---------- Extracted material ----------

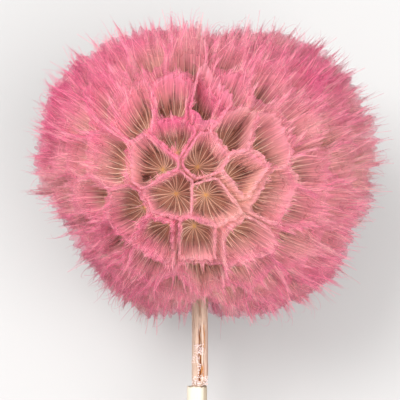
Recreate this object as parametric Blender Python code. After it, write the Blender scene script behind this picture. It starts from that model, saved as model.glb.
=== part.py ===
"""A dried seed head of goat's-beard, the big cousin of the dandelion, lying on its side.

A ball of feathery fruits stands on a receptacle at the top of a short dried stem, whose lower end is pushed
into a hollow reed that lengthens it. Everything is modelled in the head's own frame, in metres: the origin
is the middle of the ball, +Y runs up the stem's axis and out of the top of the ball, and +Z is the side that
faces up when the head lies down. One empty then lays that frame on the ground, so that the underside of the
ball and the end of the reed both rest at z = 0.
"""

import math

import bmesh
import bpy
import numpy as np
from mathutils import Matrix, Vector

# The ball of fruits.
HEAD_RADIUS = 0.048  # to the ends of the pappus hairs, across the stem's axis
UPPER_FLATTEN, LOWER_FLATTEN = 0.885, 0.93  # the ball's height along the stem's axis, over its width
UPPER_POWER = 2.65  # of the ball's outline: 2 is an ellipse, and more is squarer
LEFT_POWER, RIGHT_POWER = 1.6, 2.2  # of its lower half, at -X and at +X
LEAN = (0.0019, 0.0015, 0.0)  # by which the hairs' ends, pressed to one side, are off the ball's middle
LYING_HEIGHT = 0.046  # of the ball's middle, a little less than its radius because its hairs give
TIP_RADIUS = 0.0325  # where a fruit's beak ends and its pappus opens
BOWL_RADIUS = 0.0375  # where the pappus turns up from a bowl into an upright wall
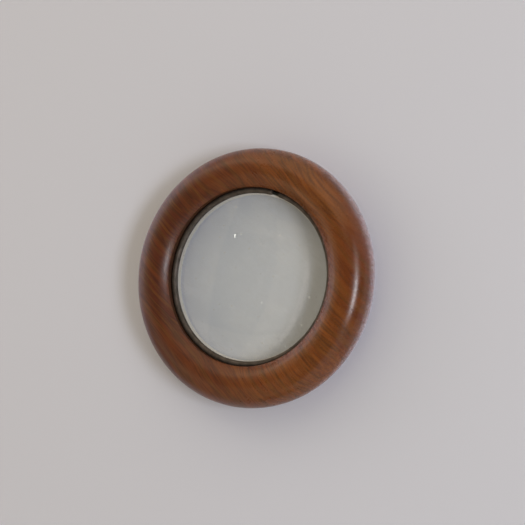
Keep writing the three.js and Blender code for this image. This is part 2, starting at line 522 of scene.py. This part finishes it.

----------

**Goal:**
Copy exactly the lines that run from the first line of the data to the line containing "on its side.", please, with both ends included and nothing else.

**The reply:**
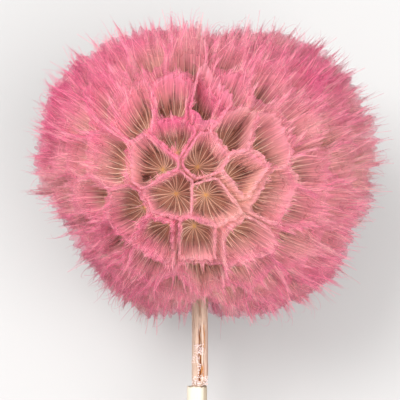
Recreate this object as parametric Blender Python code. After it, write the Blender scene script behind this picture. It starts from that model, saved as model.glb.
=== part.py ===
"""A dried seed head of goat's-beard, the big cousin of the dandelion, lying on its side.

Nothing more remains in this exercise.